Howell Arthur Keir Gwynne, CH (1865–1950) was a Welsh author, newspaper editor of the London Morning Post from 1911 to 1937.[1]

Early life

He was the son of Richard Gwynne, a schoolmaster and his wife Charlotte Lloyd, born at Kilvey; Llewellyn Henry Gwynne was his brother. He attended Swansea Grammar School.[2]

Journalistic career

Gwynne began his career as a foreign correspondent in the Balkans, and then became the Reuters news correspondent in Romania.[3] Early in his career, Gwynne was part of the group of journalists and writers including also Rudyard Kipling, Perceval Landon, Julian Ralph and F.W. Buxton who helped start a newspaper, The Friend, for Lord Roberts for the British troops in Bloemfontein, the newly captured capital of the Orange Free State during the Boer War.[4] Kipling and Gwynne remained friends for the rest of Kipling's life.[4] Gwynne married Edith Douglas, daughter of Thomas Ash Lane, in 1907.[1] In 1911, Gwynne became editor of The Morning Post. The owner of the paper was Lilias, Countess Bathurst (1871–1965), a.k.a. Lady Bathurst, wife of Seymour Henry Bathurst, 7th Earl Bathurst (1864–1943). The Bathursts sold the paper in 1924. Gwynne held conservative, imperialist and anti-Zionist political views, and used his editorship of the Morning Post to promote these positions.[5][6] Gwynne was a strong supporter of the British war effort in the First World War, supporting conscription and championing Lord Kitchener as the military leader that Gwynne believed was best qualified to help Britain win the war.[3] Gwynne also befriended Edward Carson, whose support for Irish Unionism Gwynne shared.[7] After the Russian Revolution, Gwynne became an outspoken opponent of Communism.[3]

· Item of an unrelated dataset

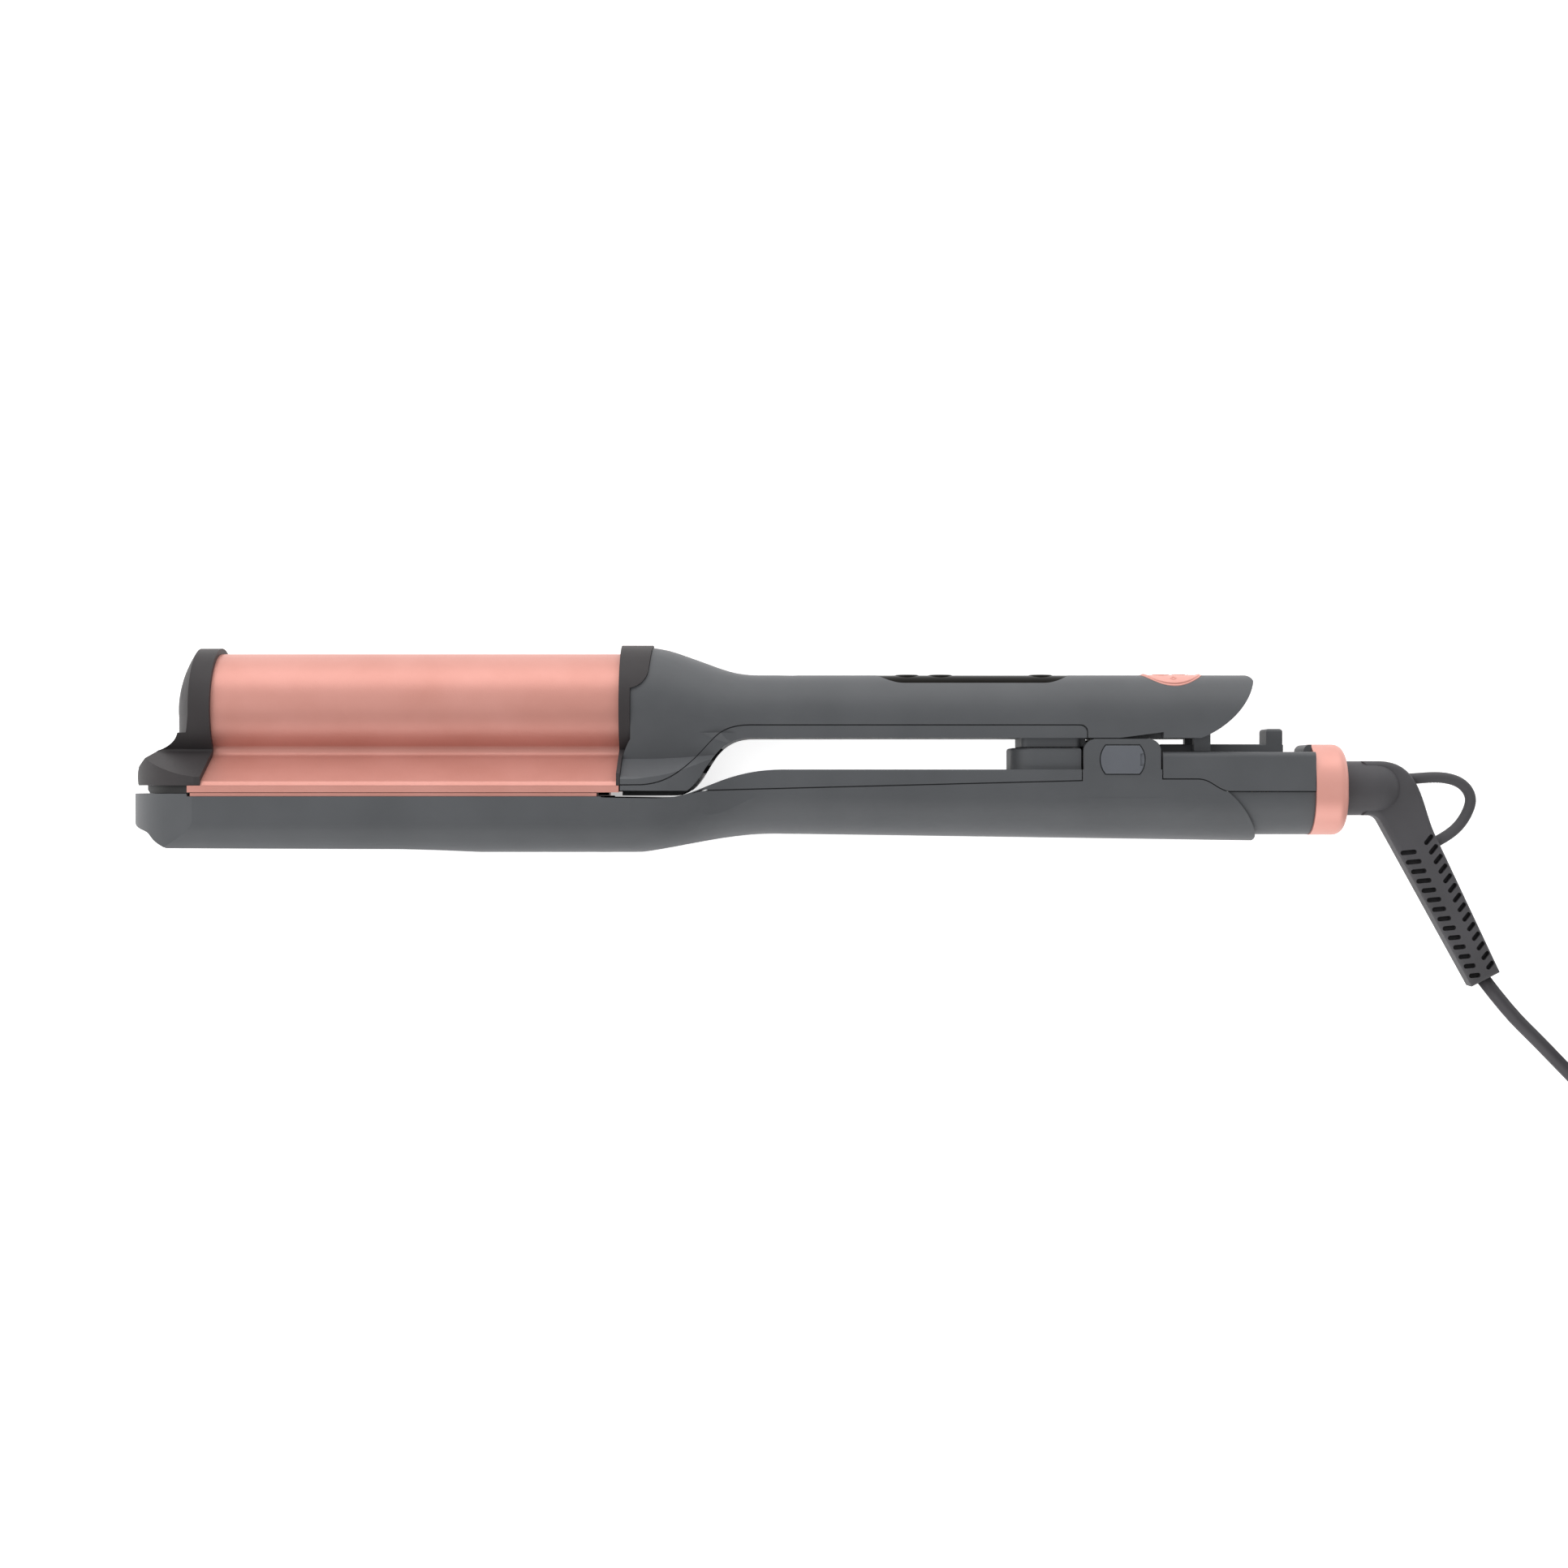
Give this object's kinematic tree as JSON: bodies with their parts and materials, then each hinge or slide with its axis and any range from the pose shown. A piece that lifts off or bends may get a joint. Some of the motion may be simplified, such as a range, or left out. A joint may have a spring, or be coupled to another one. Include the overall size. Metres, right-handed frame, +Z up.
{
  "type": "curling iron",
  "caption": "Deep-wave curling iron: two clamping arms with wave plates, sliding lock, buttons and a swivel cord with hang loop and mains plug.",
  "frame": {"origin": "bottom centre of the iron's own box as it lies on its side, without the cord", "axes": "+X from the jaws' tip to the cord, +Y from the lower arm to the upper arm, +Z up"},
  "size_m": [0.4894, 0.1553, 0.057],
  "materials": {
    "soft_touch_grey": "soft-touch moulded",
    "charcoal_plastic": "moulded high-temperature plastic",
    "rose_coating": "metallic ceramic coating on aluminium",
    "rose_satin": "anodised, satin",
    "cap_plastic": "moulded",
    "insulator": "glass-filled",
    "window_gloss": "polished",
    "button_plastic": "moulded",
    "heater_ceramic": "sintered",
    "spring_steel": "bright",
    "brass_contact": "bright",
    "board_laminate": "laminate",
    "sensor_glass": "potted",
    "boot_rubber": "moulded PVC",
    "cord_rubber": "extruded PVC",
    "strap_fabric": "hook and loop"
  },
  "bodies": {
    "lower_arm": {"lower_shell": "soft_touch_grey", "lower_handle_cover": "soft_touch_grey", "rear_housing": "soft_touch_grey", "end_ring": "rose_satin", "lower_wave_plate": "rose_coating", "lower_plate_carrier": "insulator", "lower_heater": "heater_ceramic", "thermal_fuse": "sensor_glass", "power_board": "board_laminate", "hinge_pin": "spring_steel", "hinge_caps": "cap_plastic", "opening_spring": "spring_steel", "lock_detent_spring": "spring_steel", "swivel_socket": "insulator", "contact_brushes": "brass_contact"},
    "upper_arm": {"barrel": "rose_coating", "upper_wave_plate": "rose_coating", "upper_heater": "heater_ceramic", "upper_heater_clamp": "spring_steel", "temperature_sensor": "sensor_glass", "front_cap": "charcoal_plastic", "tip_insulator": "insulator", "rear_collar": "charcoal_plastic", "upper_handle_shell": "soft_touch_grey", "upper_handle_cover": "soft_touch_grey", "control_window": "window_gloss", "display": "window_gloss", "control_board": "board_laminate", "tact_switches": "insulator", "badge": "rose_satin"},
    "lock": {"lock_slider": "soft_touch_grey"},
    "plus_key": {"plus_button": "button_plastic"},
    "minus_key": {"minus_button": "button_plastic"},
    "power_key": {"power_button": "button_plastic"},
    "swivel": {"swivel_head": "insulator", "slip_rings": "brass_contact", "strain_relief": "boot_rubber", "hang_loop": "boot_rubber", "cord_tube": "cord_rubber", "cord_tail": "cord_rubber", "cord_coil": "cord_rubber", "coil_tie": "strap_fabric", "plug_body": "cord_rubber", "plug_blades": "brass_contact"}
  },
  "joints": [
    {"name": "jaw_hinge", "type": "hinge", "parent": "lower_arm", "child": "upper_arm", "pos_m": [0.1067, -0.0035, 0.0285], "axis": [0, 0, -1], "range_deg": [0, 7], "deforming": ["opening_spring"]},
    {"name": "lock_slide", "type": "slide", "parent": "lower_arm", "child": "lock", "axis": [1, 0, 0], "range_m": [0, 0.0045]},
    {"name": "plus_press", "type": "slide", "parent": "upper_arm", "child": "plus_key", "axis": [0, -1, 0], "range_m": [0, 0.0006], "stiffness_N_per_m": 500},
    {"name": "minus_press", "type": "slide", "parent": "upper_arm", "child": "minus_key", "axis": [0, -1, 0], "range_m": [0, 0.0006], "stiffness_N_per_m": 500},
    {"name": "power_press", "type": "slide", "parent": "upper_arm", "child": "power_key", "axis": [0, -1, 0], "range_m": [0, 0.0006], "stiffness_N_per_m": 500},
    {"name": "cord_swivel", "type": "hinge", "parent": "lower_arm", "child": "swivel", "pos_m": [0.1704, -0.0115, 0.0285], "axis": [1, 0, 0], "continuous": true}
  ]
}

Later, "[l]ike many another elderly Conservatives in the nineteen-twenties [Kipling] reacted at the news of events in Ireland, Egypt, India, by moving further to the right in politics". Gwynne's Post "continued to fight its rearguard action, and [Kipling] continued to urge Gwynne to take stronger stands". Kipling "was for years closely associated with the editorial policy of the Post and on terms of friendship with Lady Bathurst ..., [and] spent many week-ends at Cirencester".[8] Gwynne's relationship with Kipling remained close throughout the latter's life — he was a pallbearer at Kipling's burial in Poet's Corner at Westminster Abbey in 1936.[9]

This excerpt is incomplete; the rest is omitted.